In these studies, the extraction of palynomorphs from the pitch and terebinth resin required considerable experimentation. Jones et al. dissolved the pitch and resin by "soaking the samples for several days in acetone, then soaking them again in 95% ethanol", prior to acetolysis (p. 63). Jacobsen et al. were able to dissolve the terebinth resin in xylene. However, they next describe adding Lycopodium tracers and HCl acid. I assume a precursor step would have involved removal of the xylene and transfer of the palynomorphs to water for further processing. The description of how this was accomplished is missing. Thus it would be difficult for anyone to follow their procedure with similar samples.

Moving forward in time, Jarzen summarizes his "Pollen Analysis of the Gondar (Ethiopia) Hanging". Determining the item's origin, history, and authenticity were the objectives of the investigation. Jarzen analyzed debris from the packing and wash and rinse water from the conservation treatment of this historically-important two-hundred-year-old silk hanging. Most data were retrieved from the packing debris, and did yield two pollen types (Olea and Justicia) that suggested residence in Ethiopia for the artifact, although most pollen types were more cosmopolitan and probably related to its residence in Ontario since the late 19th century. The small sample size available, and the necessity to eliminate sources of contamination, involved processing techniques similar to those used in forensic palynology.

Cummings considers sample spatial variation in "Sampling Prehistoric Structures for Pollen and Starch Granules". Her samples were obtained in 1979 from an Anasazi Pueblo 1 pithouse in Colorado, a site over a thousand years old. By gridding the floor into 50 cm x 50 cm squares, and sampling within this grid, she was able to identify probable activity areas, based on characteristic pollen components. Not surprisingly, pollen from food plants was often found in squares near the hearth in areas where artifacts indicated food preparation had probably occurred. As a sidelight on contamination, she had to consider the problem associated with the interpretation of Nicotiana pollen as a consequence of tobacco use by the field crew. Cummings was able to identify certain areas of the pithouse that provided most information on probable plant use, then used this as a guide for sampling in a subsequent pithouse excavation. Cummings' analysis shows the importance of considering spatial variability in the assessment of archaeological pollen samples, and the importance of a research design that allows this variability to be revealed.
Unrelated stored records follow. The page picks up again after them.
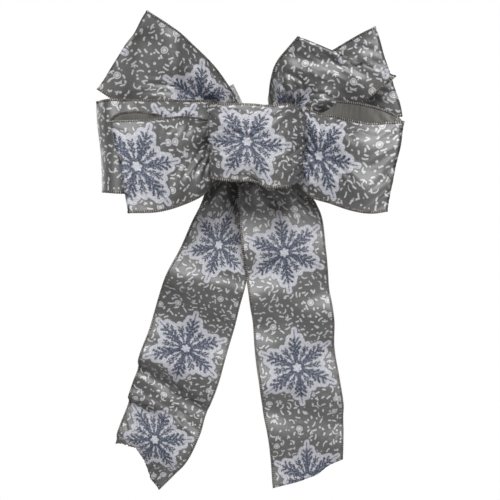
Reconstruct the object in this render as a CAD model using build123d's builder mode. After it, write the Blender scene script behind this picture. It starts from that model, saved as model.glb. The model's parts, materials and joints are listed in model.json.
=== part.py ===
"""Pre-made gift bow of wired ribbon: a centre loop, six loops, two tails and a twist tie.

The origin is the middle of the tie's back face, where the bow lies against a gift. +Z is up, the tails
hang down, and the front of the bow faces -Y. Every ribbon section is a strip of cloth with a stitched
selvedge along each side, and each selvedge holds an edge wire. Millimetres.
"""

from build123d import *
import os
from math import cos, radians, sin

os.makedirs("parts", exist_ok=True)

# Ribbon
RIBBON_WIDTH = 63.5
CLOTH = 0.6
SELVEDGE_RADIUS = 0.6
WIRE_HOLE_RADIUS = 0.3
WIRE_RADIUS = 0.25
CLOTH_GAP = 0.4
CLOTH_INSET = 2 * SELVEDGE_RADIUS + CLOTH_GAP

# Loops
NECK_HALF_THICKNESS = 1.6
FOLD_HALF_THICKNESS = 1.3
CORNER_RADIUS = 0.9
PANEL_RADIUS = 80
WIDEST_AT = 0.55

# Centre loop, which opens upwards and downwards
CENTRE_TOP = 24
CENTRE_BOTTOM = -35
CENTRE_NECK_HALF_HEIGHT = 3
CENTRE_NECK_HALF_WIDTH = 6
CENTRE_NECK_FRONT = -47
CENTRE_NECK_BACK = -38.6

# Waist and twist tie
WAIST_RADIUS = 4.3
WAIST_LENGTH = 36
WAIST_START = 1.5
PLEATS = 14
PLEAT_RADIUS = 0.5
TIE_WIDTH = 4
TIE_THICKNESS = 0.9
TIE_CORE_RADIUS = 0.25
TIE_BAND_DEPTH = 40.2
TIE_BAND_HEIGHT = 11.2
TIE_CORNER = 1.6
TIE_TWIST_LENGTH = 8
TIE_TWIST_TURN = 90
TIE_TWIST_STEPS = 4

# Tails
TAIL_NECK_HALF_WIDTH = 9
TAIL_NECK_START = 9
TAIL_FULL_WIDTH_AT = 42
TAIL_NECK_BEND = 18
TAIL_WAVE_BEND = 55


class Loop:
    """Where one loop lies: its neck at the waist and the two ends of the fold at its outer end."""

    def __init__(self, name, neck_depth, neck_angle, neck_reach, neck_half_height, upper, lower, belly, lean):
        along = Vector(cos(radians(neck_angle)), 0, sin(radians(neck_angle)))
        across = Vector(0, 1, 0).cross(along)
        if across.dot(upper - lower) < 0:
            across = -across
        neck = Vector(0, neck_depth, 0) + along * neck_reach
        self.name = name
        self.fold_ends = (upper, lower)
        self.neck_ends = (neck + across * neck_half_height, neck - across * neck_half_height)
        self.belly = belly
        self.lean = lean


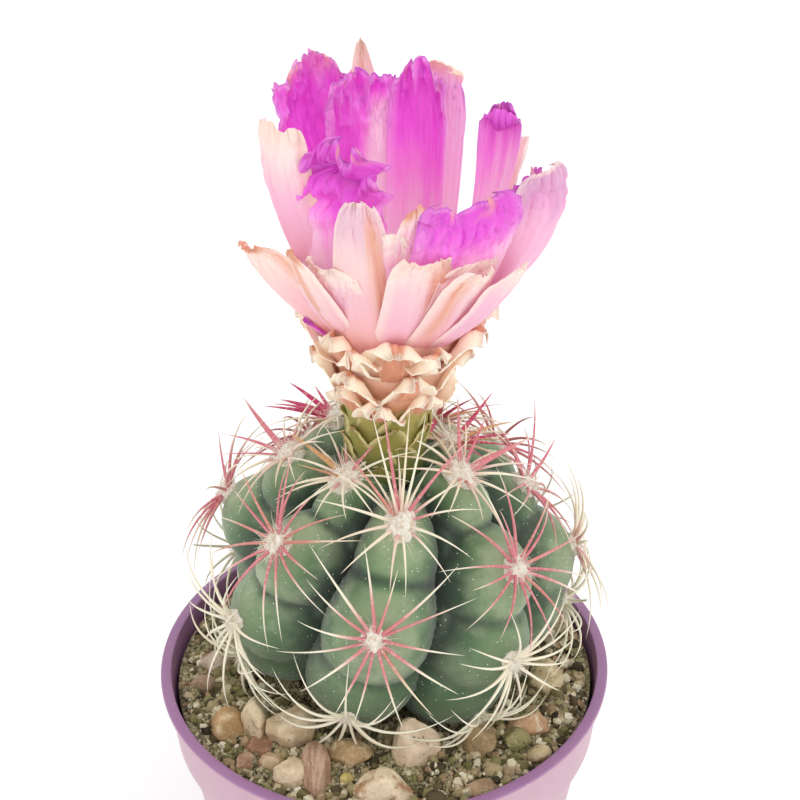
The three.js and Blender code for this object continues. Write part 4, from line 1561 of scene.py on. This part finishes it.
TEPALS = {
    "tepal_left": dict(
        tip=(-17.0, -2, 181.7), width=12.8, foot=8.6, bulge=4.8, facing=-45, cup=0.9, square=3.0,
        crumple=0.45, ragged=0.04, billow=0.8, curl=0.3, rib=-1.0, rosy=1.1, scorch=0.25),
    "tepal_back_right": dict(
        tip=(11.0, 15.5, 188.0), width=11.5, foot=9.0, curl=1.5, curl_from=0.88, crumple=0.3,
        deep=-0.42, tip_width=0.5, square=3, scorch=0.9, pink=True),
    "tepal_back": dict(
        tip=(-2.5, 19.5, 188.5), width=9, foot=9.6, crumple=0.2, tip_width=0.06, rounds_from=0.6,
        square=1.3, scorch=0.4, foot_width=0.9),
    "tepal_right_back": dict(
        tip=(24.5, 11.5, 174.5), width=9, foot=9.2, bulge=2, crumple=0.3, rosy=0.3, rib=1.5),
    "tepal_right": dict(
        tip=(28.2, -0.6, 174.0), width=16, foot=9.4, bulge=11, facing=45, cup=1.0, curl=0.5,
        curl_from=0.84, crumple=0.7, billow=1.2, rosy=2.6, rib=1.6, dusk=0.75, square=3),
    "tepal_front_left": dict(
        tip=(-3.2, -12.8, 172.8), width=15.0, foot=10.8, bulge=2.6, cup=0.9, square=3, curl=0.5,
        facing=-8, curl_from=0.85, crumple=0.45, billow=0.5, rib=-0.5, rosy=0.15, dusk=0.5,
        foot_width=1.0, widest=0.2, taper=0.48),
    "tepal_front": dict(
        tip=(6.8, -11.8, 172.0), width=12.0, foot=9.2, bulge=2.2, square=1.6, curl=1.7,
        curl_from=0.88, crumple=0.4, rib=1.5, rosy=1.4, scorch=1.4, tip_width=0.3,
        rounds_from=0.6, foot_width=1.0, widest=0.2, taper=0.25),
    "tepal_front_right": dict(
        tip=(15.8, -15.0, 162.6), width=13.0, foot=9.8, bulge=2.0, crumple=0.4, rib=0.6, rosy=0.5,
        scorch=0.2, curl=-0.3, tip_width=0.2, square=1.6, foot_width=1.0, widest=0.2, taper=0.2),
    "tepal_right_low": dict(
        tip=(22.5, -10.5, 160.8), width=13, foot=10.0, bulge=3.4, crumple=0.35, rib=1.5, rosy=0.9,
        tip_width=0.12, foot_width=0.95, square=1.6),
    "tepal_left_low": dict(
        tip=(-20.4, -4.6, 163.6), width=14, foot=10.2, bulge=3.2, facing=-28, cup=0.9, curl=-0.9,
        curl_from=0.8, tip_width=0.16, rounds_from=0.5, square=1.3, rib=-0.9, scorch=1.8,
        foot_width=0.9, widest=0.4),
    "tepal_left_inner": dict(
        tip=(-13.9, -8.6, 163.4), width=10.5, foot=9.8, bulge=2.2, crumple=0.4, tip_width=0.06,
        rounds_from=0.5, square=1.2, rib=0.1, rosy=0.1, scorch=1.6, foot_width=1.0),
}
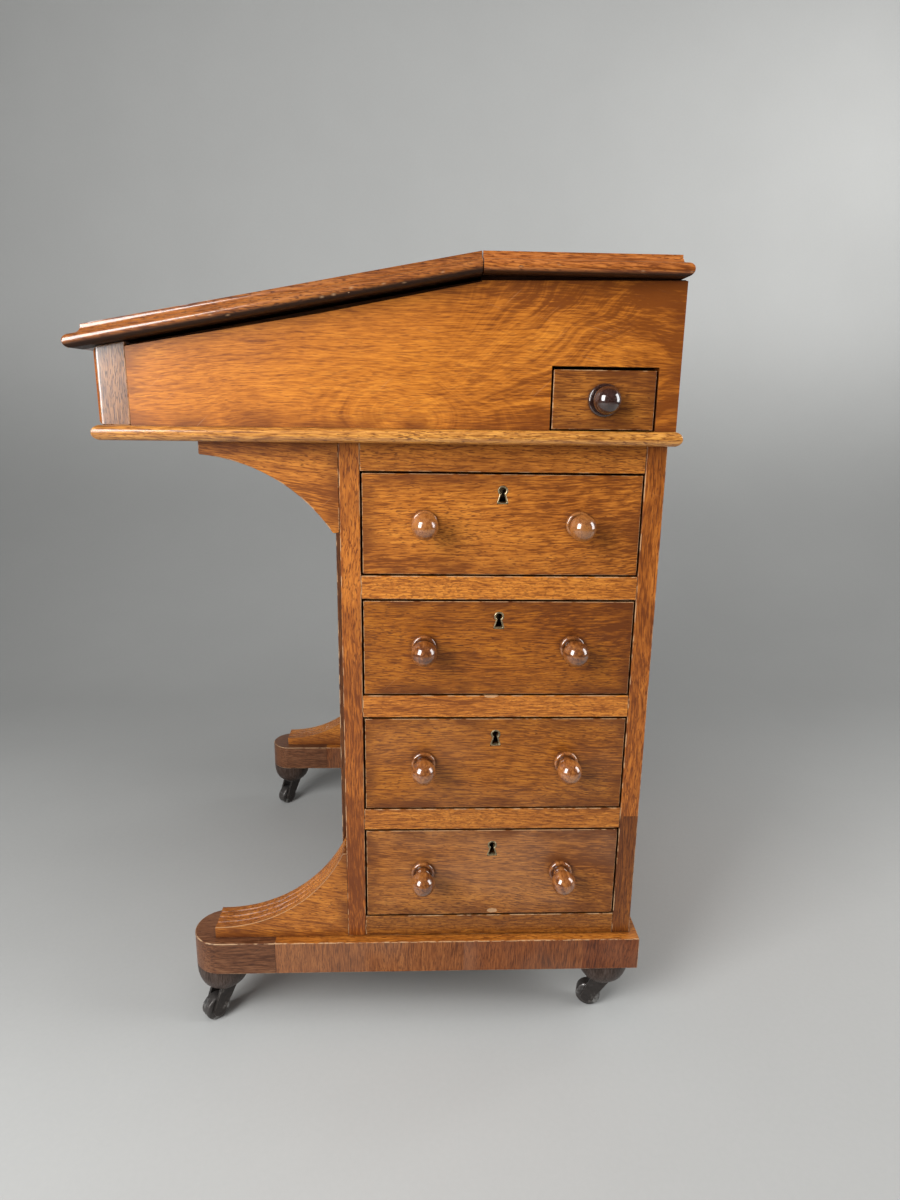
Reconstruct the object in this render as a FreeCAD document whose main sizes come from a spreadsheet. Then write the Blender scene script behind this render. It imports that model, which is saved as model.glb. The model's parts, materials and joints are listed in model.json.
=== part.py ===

Stratigraphic (and thus temporal) variability is often a consideration in pollen studies; it is less common to take areal variability into consideration. I was, however, mystified by the reference to starch granules in the title of this paper, since these are only mentioned briefly in one sentence and are not a focus of the research presented here.

Moving away from archaeology and stepping back in time, Rich and Pirkle look at "Steinkerns as Pollen Traps". Steinkerns, I found out, are not beer-glasses but are the sediment infillings of mollusc shells. Because these are likely to have formed soon after the mollusc shell became part of the deposit and because the shell has protected the contents from contamination or reworking, these may give a contemporary palynological signature. This is a concern for the authors working in the southeast US where the floras of the late Tertiary and Quaternary are very similar and so contamination from modern sources may be difficult to detect.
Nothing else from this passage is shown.